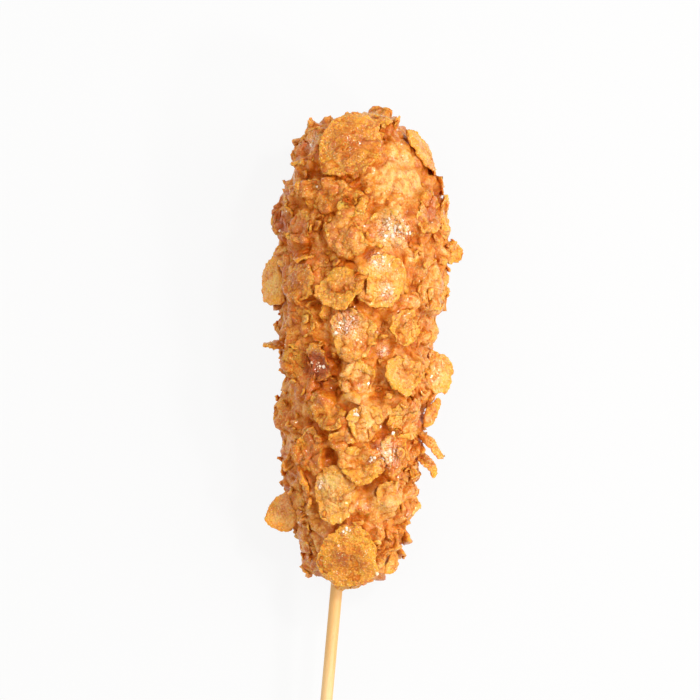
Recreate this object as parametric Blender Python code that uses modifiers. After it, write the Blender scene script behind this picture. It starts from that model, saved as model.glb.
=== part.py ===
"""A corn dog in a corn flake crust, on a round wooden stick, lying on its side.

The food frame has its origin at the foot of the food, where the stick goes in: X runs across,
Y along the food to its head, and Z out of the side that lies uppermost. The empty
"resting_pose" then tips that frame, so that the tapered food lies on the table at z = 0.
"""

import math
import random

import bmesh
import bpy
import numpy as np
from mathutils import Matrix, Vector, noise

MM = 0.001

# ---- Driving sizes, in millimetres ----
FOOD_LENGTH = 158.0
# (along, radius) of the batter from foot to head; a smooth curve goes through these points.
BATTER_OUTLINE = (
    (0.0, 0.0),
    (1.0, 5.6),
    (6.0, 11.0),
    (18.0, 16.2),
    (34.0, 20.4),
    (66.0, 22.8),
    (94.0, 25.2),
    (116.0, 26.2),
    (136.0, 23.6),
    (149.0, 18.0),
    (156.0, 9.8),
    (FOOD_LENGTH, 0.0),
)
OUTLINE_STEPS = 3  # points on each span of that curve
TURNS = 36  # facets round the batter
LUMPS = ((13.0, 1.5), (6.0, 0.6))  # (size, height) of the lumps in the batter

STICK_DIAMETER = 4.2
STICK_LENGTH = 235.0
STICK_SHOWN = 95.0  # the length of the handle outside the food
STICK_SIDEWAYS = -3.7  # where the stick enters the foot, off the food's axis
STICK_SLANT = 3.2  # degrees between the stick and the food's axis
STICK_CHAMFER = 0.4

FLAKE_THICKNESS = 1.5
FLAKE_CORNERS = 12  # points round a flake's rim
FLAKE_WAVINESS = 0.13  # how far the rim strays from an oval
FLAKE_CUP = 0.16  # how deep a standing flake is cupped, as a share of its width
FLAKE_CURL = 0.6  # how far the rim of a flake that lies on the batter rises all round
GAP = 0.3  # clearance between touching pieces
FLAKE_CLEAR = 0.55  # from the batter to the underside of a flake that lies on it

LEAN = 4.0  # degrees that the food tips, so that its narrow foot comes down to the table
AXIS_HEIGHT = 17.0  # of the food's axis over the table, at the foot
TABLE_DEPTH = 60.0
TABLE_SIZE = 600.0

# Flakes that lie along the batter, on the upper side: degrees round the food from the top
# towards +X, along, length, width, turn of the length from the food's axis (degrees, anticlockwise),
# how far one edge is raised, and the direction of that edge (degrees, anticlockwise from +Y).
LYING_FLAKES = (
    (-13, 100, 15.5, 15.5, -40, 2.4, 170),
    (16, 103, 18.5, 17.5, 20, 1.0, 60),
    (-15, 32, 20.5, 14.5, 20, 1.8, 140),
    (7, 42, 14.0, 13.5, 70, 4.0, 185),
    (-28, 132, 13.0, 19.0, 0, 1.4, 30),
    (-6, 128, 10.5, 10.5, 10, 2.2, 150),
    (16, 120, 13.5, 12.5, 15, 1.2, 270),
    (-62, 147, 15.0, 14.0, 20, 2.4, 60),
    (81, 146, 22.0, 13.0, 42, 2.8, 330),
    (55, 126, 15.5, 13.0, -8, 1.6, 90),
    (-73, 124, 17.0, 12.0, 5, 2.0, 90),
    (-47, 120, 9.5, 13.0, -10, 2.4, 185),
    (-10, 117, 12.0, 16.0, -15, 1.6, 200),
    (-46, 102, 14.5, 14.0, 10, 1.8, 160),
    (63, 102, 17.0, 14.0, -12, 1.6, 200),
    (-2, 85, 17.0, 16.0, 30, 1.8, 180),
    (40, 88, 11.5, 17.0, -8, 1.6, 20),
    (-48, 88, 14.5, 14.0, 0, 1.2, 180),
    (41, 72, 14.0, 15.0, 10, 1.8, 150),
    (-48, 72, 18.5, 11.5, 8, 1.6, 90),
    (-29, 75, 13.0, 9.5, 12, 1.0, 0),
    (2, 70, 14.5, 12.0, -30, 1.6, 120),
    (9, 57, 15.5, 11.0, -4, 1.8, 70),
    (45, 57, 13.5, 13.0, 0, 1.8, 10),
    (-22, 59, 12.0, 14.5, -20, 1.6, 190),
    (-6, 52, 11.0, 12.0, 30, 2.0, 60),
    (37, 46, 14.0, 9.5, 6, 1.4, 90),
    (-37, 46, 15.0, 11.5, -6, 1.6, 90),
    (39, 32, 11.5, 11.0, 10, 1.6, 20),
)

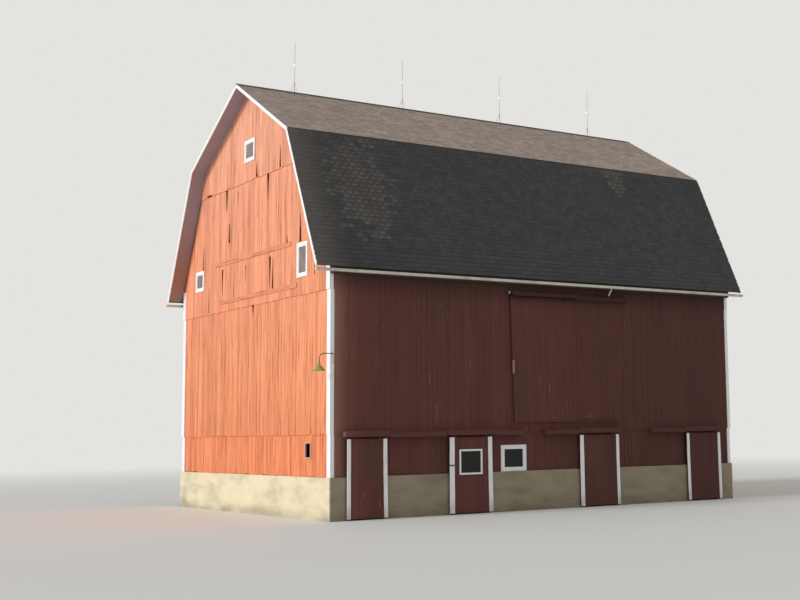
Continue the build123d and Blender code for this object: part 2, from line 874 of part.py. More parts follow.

-=-=-=-=-

The lines from the top of the data above down to the line containing "STICK_CHAMFER = 0.4" are to be copied exactly; no other line should appear.

FINAL RESULT
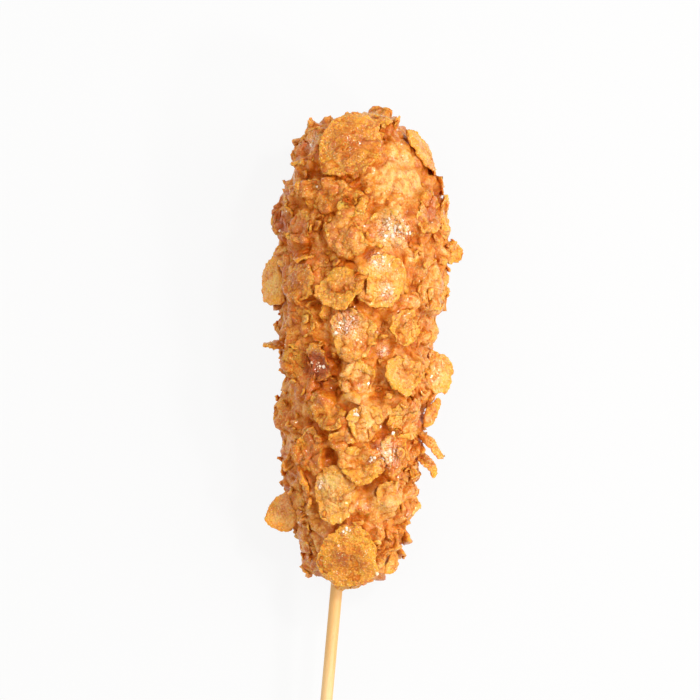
Recreate this object as parametric Blender Python code that uses modifiers. After it, write the Blender scene script behind this picture. It starts from that model, saved as model.glb.
=== part.py ===
"""A corn dog in a corn flake crust, on a round wooden stick, lying on its side.

The food frame has its origin at the foot of the food, where the stick goes in: X runs across,
Y along the food to its head, and Z out of the side that lies uppermost. The empty
"resting_pose" then tips that frame, so that the tapered food lies on the table at z = 0.
"""

import math
import random

import bmesh
import bpy
import numpy as np
from mathutils import Matrix, Vector, noise

MM = 0.001

# ---- Driving sizes, in millimetres ----
FOOD_LENGTH = 158.0
# (along, radius) of the batter from foot to head; a smooth curve goes through these points.
BATTER_OUTLINE = (
    (0.0, 0.0),
    (1.0, 5.6),
    (6.0, 11.0),
    (18.0, 16.2),
    (34.0, 20.4),
    (66.0, 22.8),
    (94.0, 25.2),
    (116.0, 26.2),
    (136.0, 23.6),
    (149.0, 18.0),
    (156.0, 9.8),
    (FOOD_LENGTH, 0.0),
)
OUTLINE_STEPS = 3  # points on each span of that curve
TURNS = 36  # facets round the batter
LUMPS = ((13.0, 1.5), (6.0, 0.6))  # (size, height) of the lumps in the batter

STICK_DIAMETER = 4.2
STICK_LENGTH = 235.0
STICK_SHOWN = 95.0  # the length of the handle outside the food
STICK_SIDEWAYS = -3.7  # where the stick enters the foot, off the food's axis
STICK_SLANT = 3.2  # degrees between the stick and the food's axis
STICK_CHAMFER = 0.4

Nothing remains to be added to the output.